Published on April 17, 2019

April 17, 2019, the Treasury Department released its second set of proposed regulations providing guidance on the Opportunity Zone (OZ) provisions of the Internal Revenue Service Code section 1400Z-2. The second set of proposed regulations address gains that may be deferred as a result of a taxpayer’s investment in a qualified opportunity fund (QOF), as well as special rules for an investment in a QOF helf by a taxpayer for at least 10 years.

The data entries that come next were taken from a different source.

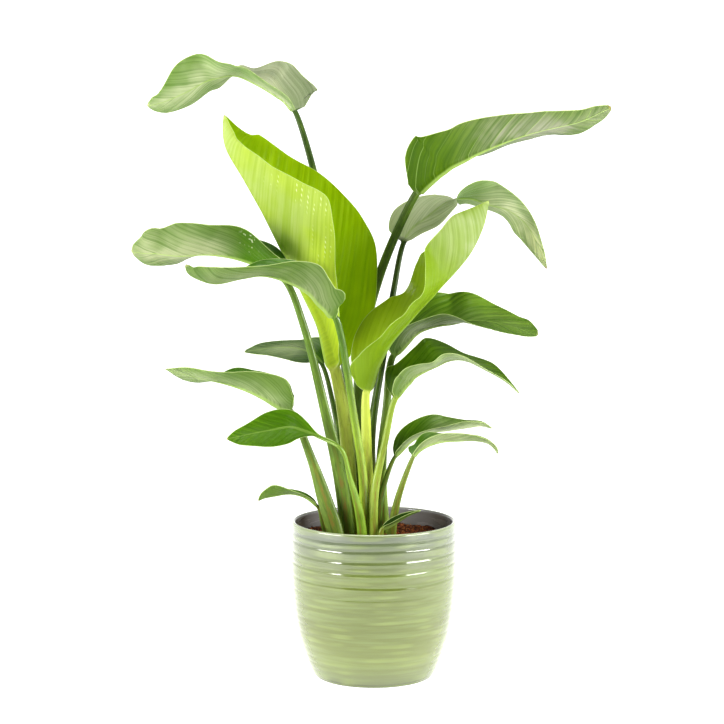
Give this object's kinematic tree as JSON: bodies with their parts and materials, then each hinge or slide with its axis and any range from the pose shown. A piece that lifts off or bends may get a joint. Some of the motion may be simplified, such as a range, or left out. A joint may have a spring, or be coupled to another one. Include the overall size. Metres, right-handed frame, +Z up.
{
  "type": "potted bird of paradise",
  "caption": "Potted bird of paradise houseplant: broad folded leaves fan out on long petioles from the soil of a ribbed, glazed round pot that stands on its flat base.",
  "frame": {"origin": "centre of the pot's flat base, on the pot's axis", "axes": "+Z up along the pot's axis, -Y towards the front of the plant as pictured, +X to the right seen from the front"},
  "size_m": [0.5395, 0.2104, 0.7072],
  "materials": {
    "pot_glaze": "glossy",
    "coir_soil": "matte",
    "leaf_green": "satin",
    "leaf_lime": "satin"
  },
  "bodies": {
    "root": {"pot": "pot_glaze", "soil": "coir_soil", "leaf_top_left": "leaf_green", "leaf_centre_large": "leaf_lime", "leaf_top_right": "leaf_green", "leaf_arching_right": "leaf_green", "leaf_young_lime": "leaf_lime", "leaf_upper_left": "leaf_green", "leaf_front_twisted": "leaf_green", "leaf_rear_small_left": "leaf_green", "leaf_middle_left": "leaf_green", "leaf_lower_left": "leaf_green", "leaf_low_left_small": "leaf_green", "leaf_middle_right": "leaf_green", "leaf_lower_right": "leaf_green", "leaf_low_right_upper": "leaf_green", "leaf_low_right_lower": "leaf_green", "leaf_newest_sprout": "leaf_green"}
  },
  "joints": []
}
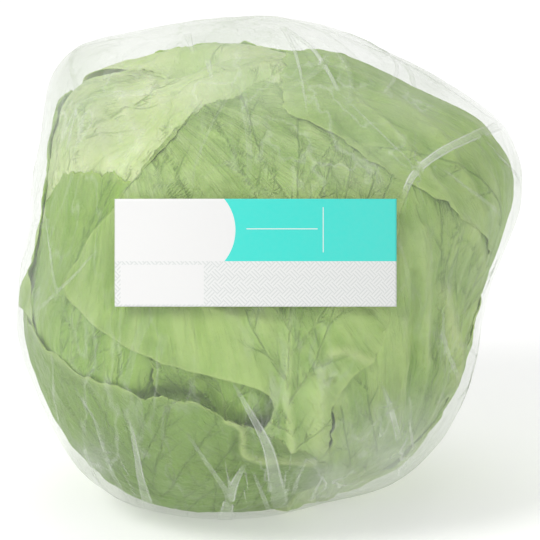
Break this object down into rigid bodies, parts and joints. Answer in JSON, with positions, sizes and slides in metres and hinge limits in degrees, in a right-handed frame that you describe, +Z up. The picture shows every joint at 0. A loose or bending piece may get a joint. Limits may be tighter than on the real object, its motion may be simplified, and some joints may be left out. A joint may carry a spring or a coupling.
{
  "type": "film-wrapped head of lettuce",
  "caption": "Crisphead lettuce wrapped in clear film: overlapping wrapper leaves round a packed heart on a cut stem, with a bare rectangular label.",
  "frame": {"origin": "on the floor under the middle of the wrapped head's box, within a few millimetres of the cut stem's axis", "axes": "+Z up from the cut stem to the crown, -Y towards the label, +X to the label's right as it is read"},
  "size_m": [0.1778, 0.166, 0.172],
  "materials": {
    "outer_leaf": "fresh leaf blade, mid green, soft waxy sheen",
    "under_leaf": "shaded leaf blade, deeper green, soft waxy sheen",
    "pale_leaf": "pale yellow-green leaf blade, soft waxy sheen",
    "heart_leaf": "crinkled pale heart leaf, crisp and moist",
    "stem_flesh": "cut stem flesh, cream, slightly browned at the rim",
    "clear_film": "thin clear film, milky at its creases",
    "label_paper": "coated label paper, white and turquoise, no lettering"
  },
  "bodies": {
    "root": {"wrapper_leaf_lower_left": "outer_leaf", "wrapper_leaf_upper_right": "outer_leaf", "wrapper_leaf_back": "outer_leaf", "wrapper_leaf_front": "outer_leaf", "wrapper_leaf_right": "outer_leaf", "side_leaf_left": "outer_leaf", "side_leaf_right": "outer_leaf", "under_leaf_front": "under_leaf", "under_leaf_left": "under_leaf", "crown_leaf_front": "pale_leaf", "pale_leaf_upper_left": "pale_leaf", "crown_leaf_back": "pale_leaf", "heart_leaf_01": "heart_leaf", "heart_leaf_02": "heart_leaf", "heart_leaf_03": "heart_leaf", "heart_leaf_04": "heart_leaf", "heart_leaf_05": "heart_leaf", "heart_leaf_06": "heart_leaf", "heart_leaf_07": "heart_leaf", "heart_leaf_08": "heart_leaf", "heart_bud": "heart_leaf", "stem_core": "stem_flesh", "film_wrap": "clear_film", "label": "label_paper"}
  },
  "joints": []
}
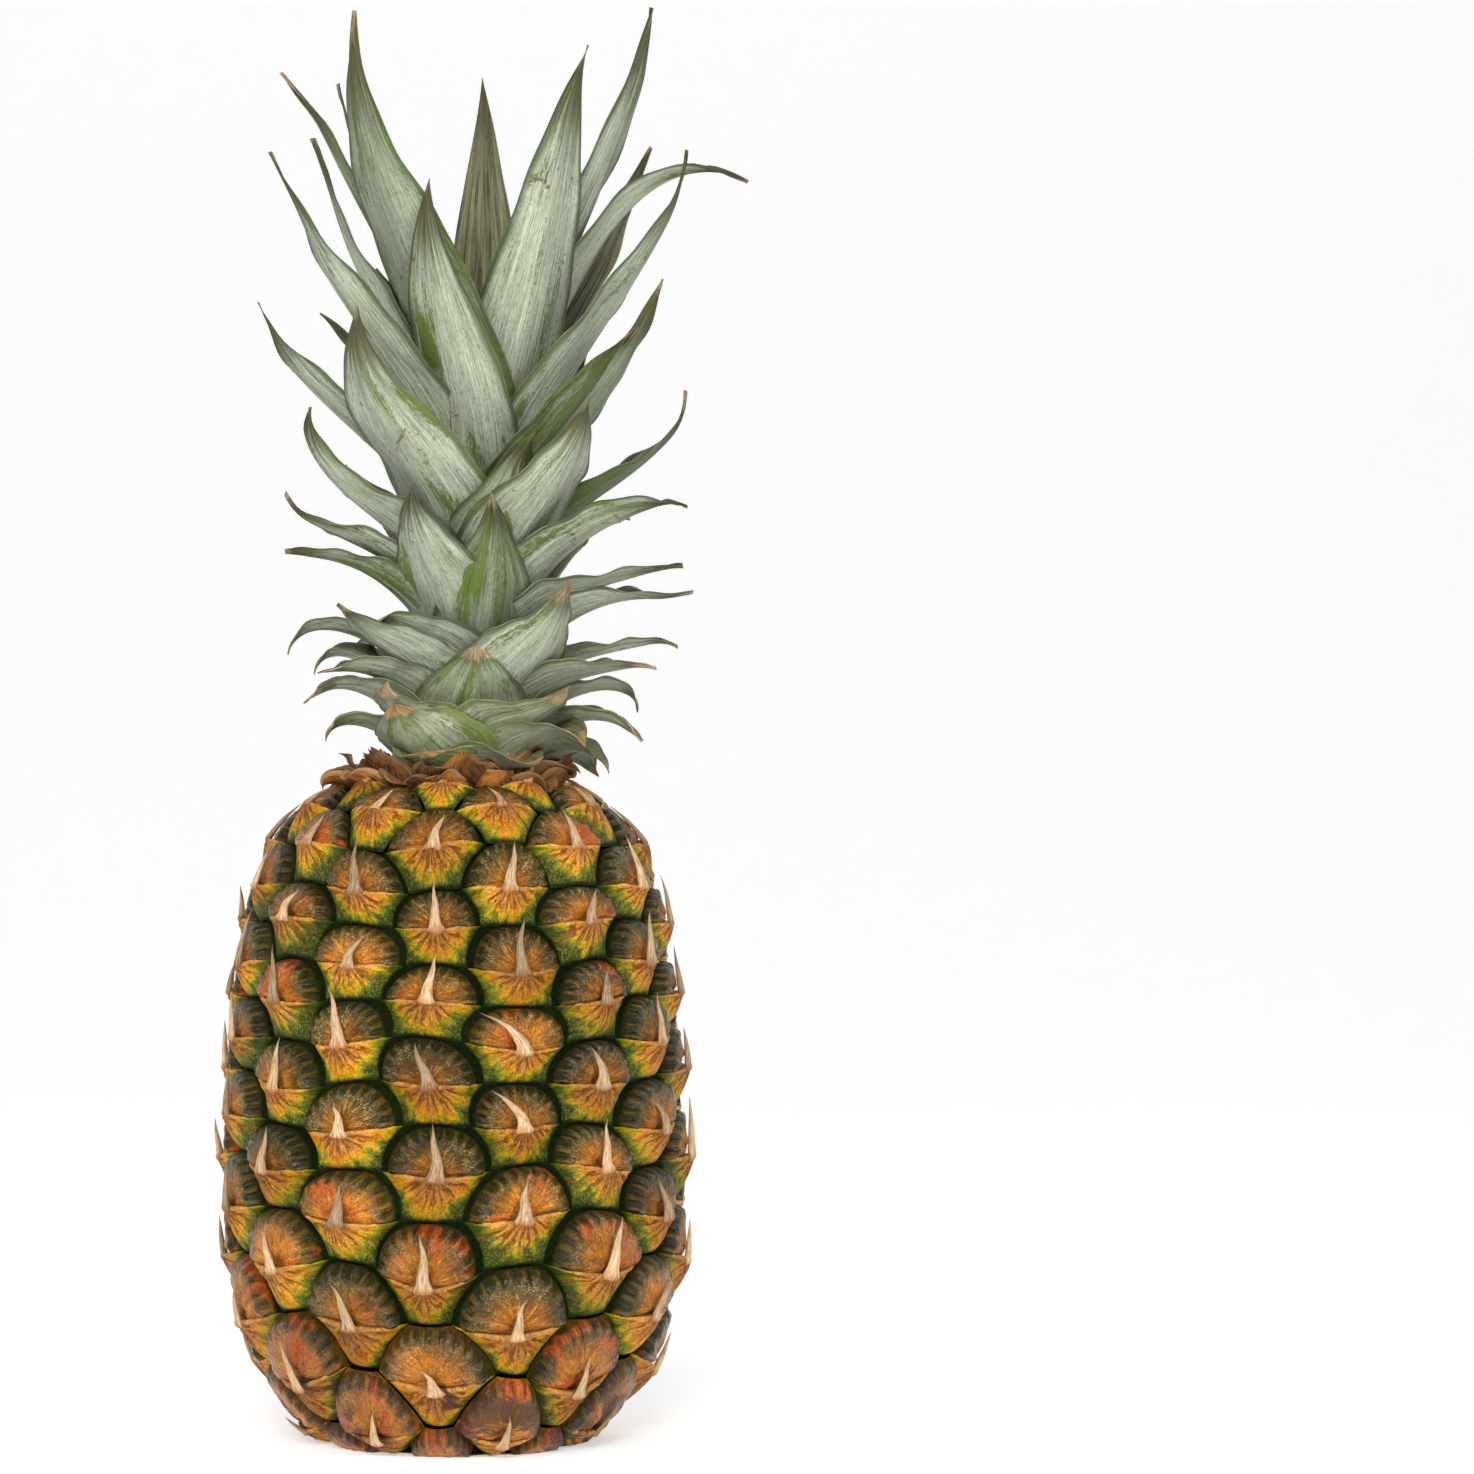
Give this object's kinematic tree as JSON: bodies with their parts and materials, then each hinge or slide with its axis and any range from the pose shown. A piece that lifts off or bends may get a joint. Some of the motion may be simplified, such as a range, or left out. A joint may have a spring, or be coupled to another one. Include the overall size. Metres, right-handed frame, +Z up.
{
  "type": "pineapple",
  "caption": "Whole ripe pineapple standing on its base, with raised hexagonal fruitlets, dry bract tips and a tall crown of pointed grey-green leaves.",
  "frame": {"origin": "centre of the flat spot under the fruit, on the surface it stands on", "axes": "+Z up through the fruit and its crown; -Y is the side that faces the viewer"},
  "size_m": [0.1329, 0.1204, 0.354],
  "materials": {
    "fruit_skin": "waxy, rough, orange-brown with green edges",
    "leaves": "matt with a pale powdery bloom"
  },
  "bodies": {
    "root": {"fruit": "fruit_skin", "crown": "leaves"}
  },
  "joints": []
}
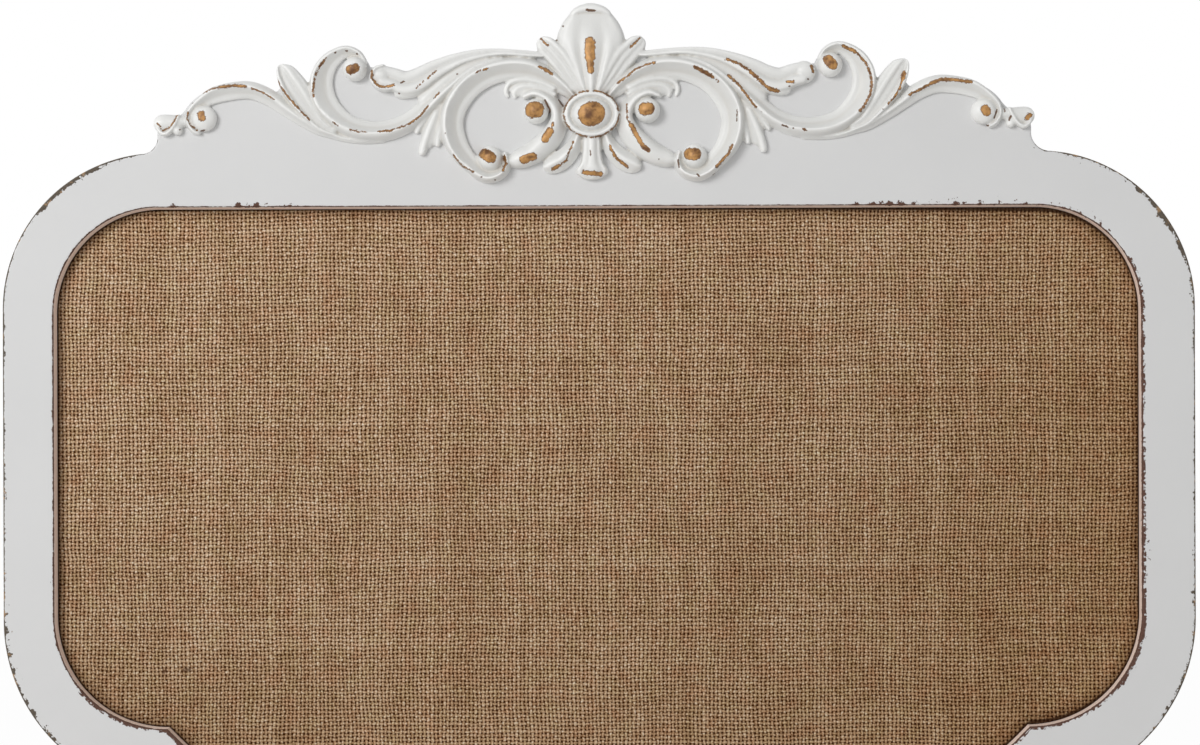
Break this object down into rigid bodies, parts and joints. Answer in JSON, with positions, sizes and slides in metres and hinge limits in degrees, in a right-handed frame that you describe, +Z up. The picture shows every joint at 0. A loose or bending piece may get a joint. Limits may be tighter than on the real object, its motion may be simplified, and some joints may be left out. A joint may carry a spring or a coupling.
{
  "type": "fabric pin board",
  "caption": "Wall-hung pin board: a painted scroll-edged board with a cast scroll ornament on its crest frames a burlap-covered cork panel held by turn buttons, and hangs on ring hangers.",
  "frame": {"origin": "on the wall's plane, midway between the two places where wall hooks carry the hanger rings, and level with them", "axes": "+X to the right seen from the front, along the board's width; +Y into the wall, so the front faces -Y; +Z up"},
  "size_m": [0.656, 0.0383, 0.4539],
  "materials": {
    "board_paint": "satin white paint, sanded through to brown along the edges",
    "casting_paint": "white paint over gold and brown, rubbed through on the high places",
    "burlap": "natural plain-woven burlap",
    "cork": "fine granulated cork",
    "hardboard": "brown hardboard",
    "plated_steel": "bright zinc plating",
    "rubber": "matte moulded rubber"
  },
  "bodies": {
    "board": {"frame_board": "board_paint", "crest_casting": "casting_paint", "burlap_cover": "burlap", "cork_sheet": "cork", "hardboard_backer": "hardboard", "turn_button_screw_top_left": "plated_steel", "turn_button_screw_top_right": "plated_steel", "turn_button_screw_bottom_left": "plated_steel", "turn_button_screw_bottom_right": "plated_steel", "turn_button_screw_left": "plated_steel", "turn_button_screw_right": "plated_steel", "hanger_strap_left": "plated_steel", "hanger_strap_right": "plated_steel", "hanger_screw_left_1": "plated_steel", "hanger_screw_left_2": "plated_steel", "hanger_screw_right_1": "plated_steel", "hanger_screw_right_2": "plated_steel", "casting_screw_1": "plated_steel", "casting_screw_2": "plated_steel", "casting_screw_3": "plated_steel", "casting_screw_4": "plated_steel", "wall_bumper_top_left": "rubber", "wall_bumper_top_right": "rubber", "wall_bumper_bottom_left": "rubber", "wall_bumper_bottom_right": "rubber"},
    "button_top_left": {"turn_button_top_left": "plated_steel"},
    "button_top_right": {"turn_button_top_right": "plated_steel"},
    "button_bottom_left": {"turn_button_bottom_left": "plated_steel"},
    "button_bottom_right": {"turn_button_bottom_right": "plated_steel"},
    "button_left": {"turn_button_left": "plated_steel"},
    "button_right": {"turn_button_right": "plated_steel"},
    "ring_left": {"hanger_ring_left": "plated_steel"},
    "ring_right": {"hanger_ring_right": "plated_steel"}
  },
  "joints": [
    {"name": "top_left_button_turn", "type": "hinge", "parent": "board", "child": "button_top_left", "pos_m": [-0.11, -0.005, -0.038], "axis": [0, 1, 0], "continuous": true},
    {"name": "top_right_button_turn", "type": "hinge", "parent": "board", "child": "button_top_right", "pos_m": [0.11, -0.005, -0.038], "axis": [0, 1, 0], "continuous": true},
    {"name": "bottom_left_button_turn", "type": "hinge", "parent": "board", "child": "button_bottom_left", "pos_m": [-0.11, -0.005, -0.381], "axis": [0, 1, 0], "continuous": true},
    {"name": "bottom_right_button_turn", "type": "hinge", "parent": "board", "child": "button_bottom_right", "pos_m": [0.11, -0.005, -0.381], "axis": [0, 1, 0], "continuous": true},
    {"name": "left_button_turn", "type": "hinge", "parent": "board", "child": "button_left", "pos_m": [-0.318, -0.005, -0.202], "axis": [0, 1, 0], "continuous": true},
    {"name": "right_button_turn", "type": "hinge", "parent": "board", "child": "button_right", "pos_m": [0.318, -0.005, -0.202], "axis": [0, 1, 0], "continuous": true},
    {"name": "left_ring_swing", "type": "hinge", "parent": "board", "child": "ring_left", "pos_m": [-0.17, -0.0033, -0.0145], "axis": [-1, 0, 0], "range_deg": [-5, 180]},
    {"name": "right_ring_swing", "type": "hinge", "parent": "board", "child": "ring_right", "pos_m": [0.17, -0.0033, -0.0145], "axis": [-1, 0, 0], "range_deg": [-5, 180]}
  ]
}
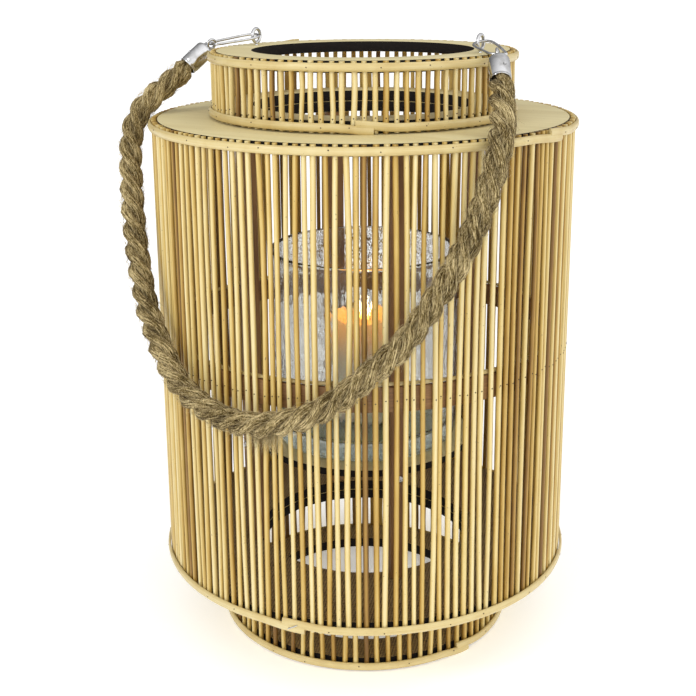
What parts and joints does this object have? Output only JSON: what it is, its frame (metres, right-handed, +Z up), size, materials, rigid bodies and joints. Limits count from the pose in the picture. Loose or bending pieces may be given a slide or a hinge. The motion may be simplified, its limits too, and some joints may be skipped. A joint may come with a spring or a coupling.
{
  "type": "candle lantern",
  "caption": "Round lantern of upright rattan rods with a rope handle; a glass jar with a pillar candle stands on a shelf inside.",
  "frame": {"origin": "centre of the base, on the surface that the lantern stands on", "axes": "+Z up along the lantern's axis; the handle's screw eyes are on the X axis; the rope hangs over the front, towards -Y"},
  "size_m": [0.29, 0.3078, 0.4189],
  "materials": {
    "plywood": "pale sanded plywood, its outer and inner edges painted black",
    "rattan_band": "half-round rattan skin, natural satin",
    "rattan_rod": "natural peeled bamboo and rattan sticks, satin, each a little different",
    "brown_wood": "brown stained wood",
    "shelf_board": "plywood disc with a black painted edge",
    "zinc_steel": "zinc plated",
    "jar_glass": "clear rippled glass with a slightly green thick base",
    "candle_wax": "cream candle wax, glowing orange round the flame",
    "wick_cotton": "burnt cotton wick",
    "bright_steel": "bright nickel plate",
    "jute_rope": "three-strand twisted jute, hairy"
  },
  "bodies": {
    "root": {"foot_bottom_plate": "plywood", "foot_bottom_band": "rattan_band", "foot_top_plate": "plywood", "body_bottom_plate": "plywood", "body_bottom_band": "rattan_band", "body_top_plate": "plywood", "body_top_band": "rattan_band", "collar_bottom_plate": "plywood", "collar_bottom_band": "rattan_band", "collar_top_plate": "plywood", "collar_top_band": "rattan_band", "foot_rods_01": "rattan_rod", "foot_rods_02": "rattan_rod", "foot_rods_03": "rattan_rod", "foot_rods_04": "rattan_rod", "foot_rods_05": "rattan_rod", "foot_rods_06": "rattan_rod", "body_rods_01": "rattan_rod", "body_rods_02": "rattan_rod", "body_rods_03": "rattan_rod", "body_rods_04": "rattan_rod", "body_rods_05": "rattan_rod", "body_rods_06": "rattan_rod", "body_rods_07": "rattan_rod", "body_rods_08": "rattan_rod", "body_rods_09": "rattan_rod", "body_rods_10": "rattan_rod", "collar_rods_01": "rattan_rod", "collar_rods_02": "rattan_rod", "collar_rods_03": "rattan_rod", "collar_rods_04": "rattan_rod", "collar_rods_05": "rattan_rod", "collar_rods_06": "rattan_rod", "mid_hoop": "brown_wood", "hoop_bead": "rattan_rod", "post_back_right": "brown_wood", "post_back_left": "brown_wood", "post_front_left": "brown_wood", "post_front_right": "brown_wood", "shelf": "shelf_board", "shelf_screw_back_right": "zinc_steel", "shelf_screw_back_left": "zinc_steel", "shelf_screw_front_left": "zinc_steel", "shelf_screw_front_right": "zinc_steel", "screw_eye_left": "bright_steel", "screw_eye_right": "bright_steel"},
    "jar": {"glass_jar": "jar_glass"},
    "candle": {"candle": "candle_wax", "wick": "wick_cotton"},
    "links": {"link_left": "bright_steel", "link_right": "bright_steel"},
    "handle": {"rope_handle": "jute_rope", "ferrule_left": "bright_steel", "ferrule_right": "bright_steel", "set_screw_left": "zinc_steel", "set_screw_right": "zinc_steel"}
  },
  "joints": [
    {"name": "links_swing", "type": "hinge", "parent": "root", "child": "links", "pos_m": [-0.086, 0, 0.413], "axis": [-1, 0, 0], "range_deg": [0, 180]},
    {"name": "rope_tilt", "type": "hinge", "parent": "links", "child": "handle", "pos_m": [-0.1081, -0.0233, 0.4079], "axis": [-1, 0, 0], "range_deg": [0, 85]},
    {"name": "jar_lift", "type": "slide", "parent": "root", "child": "jar", "axis": [0, 0, 1], "range_m": [0, 0.29]},
    {"name": "candle_lift", "type": "slide", "parent": "jar", "child": "candle", "axis": [0, 0, 1], "range_m": [0, 0.28]}
  ]
}
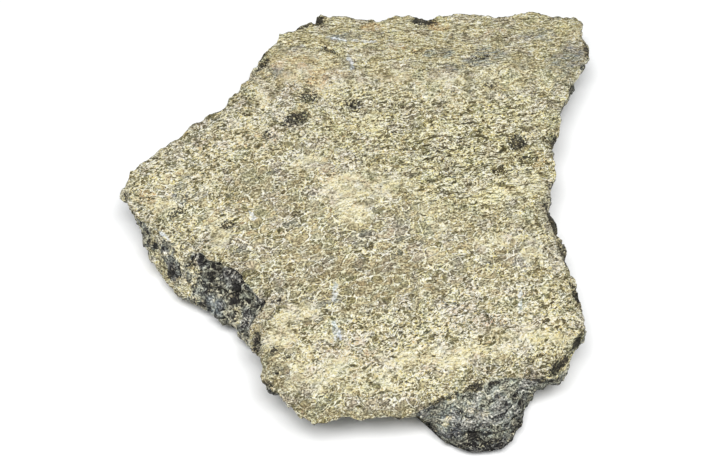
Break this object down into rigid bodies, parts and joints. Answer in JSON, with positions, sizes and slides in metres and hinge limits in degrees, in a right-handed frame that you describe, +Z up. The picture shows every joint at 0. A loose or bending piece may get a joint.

Additionally, the proposed regulations contain updated portions of previously proposed regulations under section 1400Z-2 to address various issues, including: the definition of “substantially all” in each of the various places it appears in section 1400Z2; the transactions that may trigger the inclusion of gain that a taxpayer has elected to defer under section 1400Z-2; the timing and amount of the deferred gain that is included; the treatment of leased property used by a qualified opportunity zone business; the use of qualified opportunity zone business property in the qualified opportunity zone; the sourcing of gross income to the qualified opportunity zone business; and the “reasonable period” for a QOF to reinvest proceeds from the sale of qualifying assets without paying a penalty. These proposed regulations will affect QOFs and taxpayers that invest in QOFs.

Treasury will accept comments on the proposed regulations for 60 days, and topics will be discussed at the public hearing scheduled for July 9, 2019.